Marathon Petroleum will spend the year studying whether a market exists to move Canadian heavy oil to Louisiana.
Previously announced engineering studies on work needed to reverse the 1.2mn b/d Capline pipeline connecting St James, Louisiana, to Patoka, Illinois, will be complete in the first quarter of this year, Marathon Petroleum chief executive Gary Heminger said today.
But the US independent refiner and co-owners BP and Plains All American Pipeline will spend the rest of the year studying Canadian heavy supplies and market demand in the current, lower oil environment, he said. All owners must agree on a reversal.
"That is the big study that is going to take the balance of the year — to understand where you can line up the supply, how that supply will move to markets and how that supply may affect some of the upper (US midcontinent) refineries," Heminger said.
The last point may prove the trickiest for co-owner BP, which last year completed a massive expansion of heavy, sour crude processing capacity at its 410,000 b/d refinery in Whiting, Indiana. The firm no longer operates any refining capacity in the US Gulf coast. Marathon Petroleum operates heavy crude capacity at its 120,000 b/d refinery in Detroit, Michigan, but would also like to see more heavy crude available to its 522,000 b/d refinery in Garyville, Louisiana. A project providing heavy crude greater access to the eastern US Gulf coast could increase competition the feedstock moving through the midcontinent.

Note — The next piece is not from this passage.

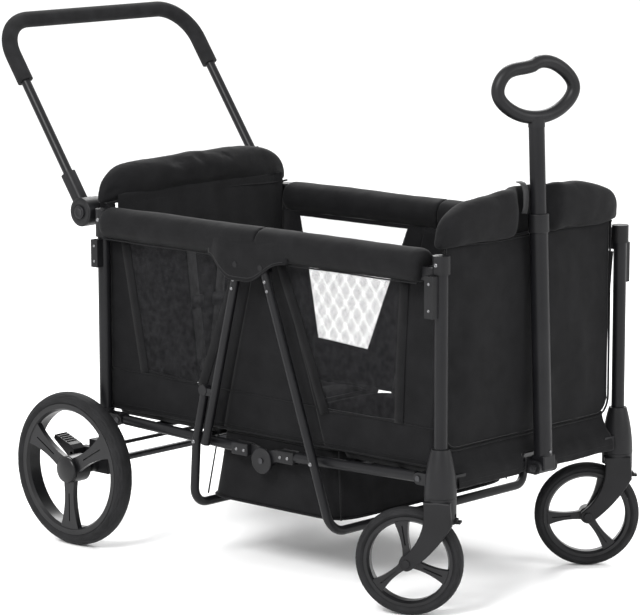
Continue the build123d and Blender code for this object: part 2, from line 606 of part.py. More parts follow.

US crude flows have effectively flipped as less costly US and Canadian production from the north pushes out imports delivered to the US Gulf coast. Capline would be the latest in a series of reversals and expansions directing crude from the north into the Texas coast. Heavy refineries in Louisiana, including Garyville and ExxonMobil's 500,000 b/d refinery in Baton Rouge, have had a tougher time accessing the new source of heavy crude.
A reversal could increase flows on the underutilized pipeline system, another attraction for midstream operator Plains All American and Marathon Petroleum, which operates its own growing logistics subsidiary.
But owners must also consider whether sufficient supply of heavy crude will be available to take to Louisiana. Oil production will increase by roughly 150,000 b/d in this year as projects completed in 2014 come online, according to the Canadian Association of Petroleum Producers (CAPP). But capital expenditures this year will fall by more than half in the current crude price environment, the association said. The Canadian Association of Oilwell Drilling Contractors expects a 41pc drop in drilling activity this year amid lower crude prices. CAPP expects capital expenditures this year to fall by more than half.
Actual engineering and modification to alter the flow of the pipeline would be straightforward, Heminger said.
"The engineering to reverse this pipeline is not that difficult," Heminger said.